Author’s Note: The tragic loss of 298 innocent lives in this incident requires a strong international response that many realize can only be provided by the United States. As SOFREP has recently reported, such a tragic incident involving citizens from nine different nations has now presented the respective governments and people of Flight 17’s victims with over 298 reasons to come to the realization that the Ukraine problem is now an international one. It is our hope that these nations work diligently with the US and its allies in order to achieve an appropriate foreign policy response to this tragedy, one that holds all involved state actors, government and military officials, and Russian-backed separatists duly responsible.

The Buk 9K37 missile system, more commonly known by its Department of Defense/NATO designation SA-11/Gadfly, is the weapon that is believed to have been used by pro-Russian separatists in the shoot-down of Malaysia Airlines Flight 17 in eastern Ukraine on 17 July 2014, as SOFREP has previously reported.

For the purpose of this weapon system profile, the Buk 9K37 will be referred to by its DoD/NATO designation, SA-11. The purpose of this weapon system profile is to provide readers with a brief overview of the system’s capabilities and technical specifications, as well as limited amounts of contextual information regarding the MH017 shoot-down.
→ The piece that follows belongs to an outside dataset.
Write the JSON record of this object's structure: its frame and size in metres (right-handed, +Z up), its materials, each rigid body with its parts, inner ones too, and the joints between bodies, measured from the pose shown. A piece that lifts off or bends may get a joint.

It must be noted that all of the following information is derived strictly from multiple open-source reports. Although credible, this information may therefore contain figures that vary slightly with previously reported information. The intent is to ensure the most accurate numbers are reported.


The SA-11 belongs to a family of self-propelled, medium-range surface-to-air missile systems (SAM) originally developed by the Soviet Union in 1980/1984, and further refined by the Russian Federation. Regardless of any technical improvements that more modern variants of SAMs may provide, the SA-11 remains a highly capable and deadly system.
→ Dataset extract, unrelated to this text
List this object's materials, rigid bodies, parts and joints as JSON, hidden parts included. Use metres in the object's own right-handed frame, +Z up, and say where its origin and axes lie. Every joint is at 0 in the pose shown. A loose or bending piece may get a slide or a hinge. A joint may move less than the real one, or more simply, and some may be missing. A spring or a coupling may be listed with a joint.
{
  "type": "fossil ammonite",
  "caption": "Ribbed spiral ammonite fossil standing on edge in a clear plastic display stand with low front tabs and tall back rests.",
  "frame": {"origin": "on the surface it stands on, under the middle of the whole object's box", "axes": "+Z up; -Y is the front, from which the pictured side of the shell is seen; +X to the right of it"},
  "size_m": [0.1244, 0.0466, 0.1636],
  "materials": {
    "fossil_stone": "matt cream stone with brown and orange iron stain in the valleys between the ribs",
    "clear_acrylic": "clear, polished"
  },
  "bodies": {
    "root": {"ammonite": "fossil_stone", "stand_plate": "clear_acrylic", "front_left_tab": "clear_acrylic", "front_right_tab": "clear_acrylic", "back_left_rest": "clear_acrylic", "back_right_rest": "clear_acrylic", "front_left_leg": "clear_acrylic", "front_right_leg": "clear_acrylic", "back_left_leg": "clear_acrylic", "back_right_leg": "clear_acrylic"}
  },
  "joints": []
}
Designed to engage and defeat a variety of targets, the SA-11 is capable of, but not limited to destroying, “tactical ballistic missiles, air-launched missiles and bombs, antiradar missiles, fixed and rotary wing aircraft, unmanned aerial vehicles, naval ships, and land-based radio-contrast targets, to include: large command posts, tactical ballistic missile control posts, and other facilities.”


The original SA-11 has been operational since 1980, and has since then gained a reputation as a highly mobile and capable system. When employed as a system by a professionally trained nation state, the SA-11 is typically operated in a battery, and contains the following components: a Command Post (CP), a Target Acquisition Radar (TAR), and six Self-Propelled Mounts (SPMs)/Transporter Erector Launcher and Radar (TELARs). Additional support vehicles such as a specialist Loader-Launcher can also be used. With this battery, a total of six targets “can be engaged simultaneously while they [the targets] are flying on different bearings and at different altitudes and ranges.”

The system can also be placed in a regimental composition, which includes four of the above batteries and a Regimental Target Acquisition Battery. The presence of the Regimental Target Acquisition Battery provides an additional long-range and early-warning search radar capability for the system. In the shoot-down of Malaysian Airlines flight 17, the only system present was the Self-Propelled Mount, or “missile launcher” as mainstream media reports are referring to it.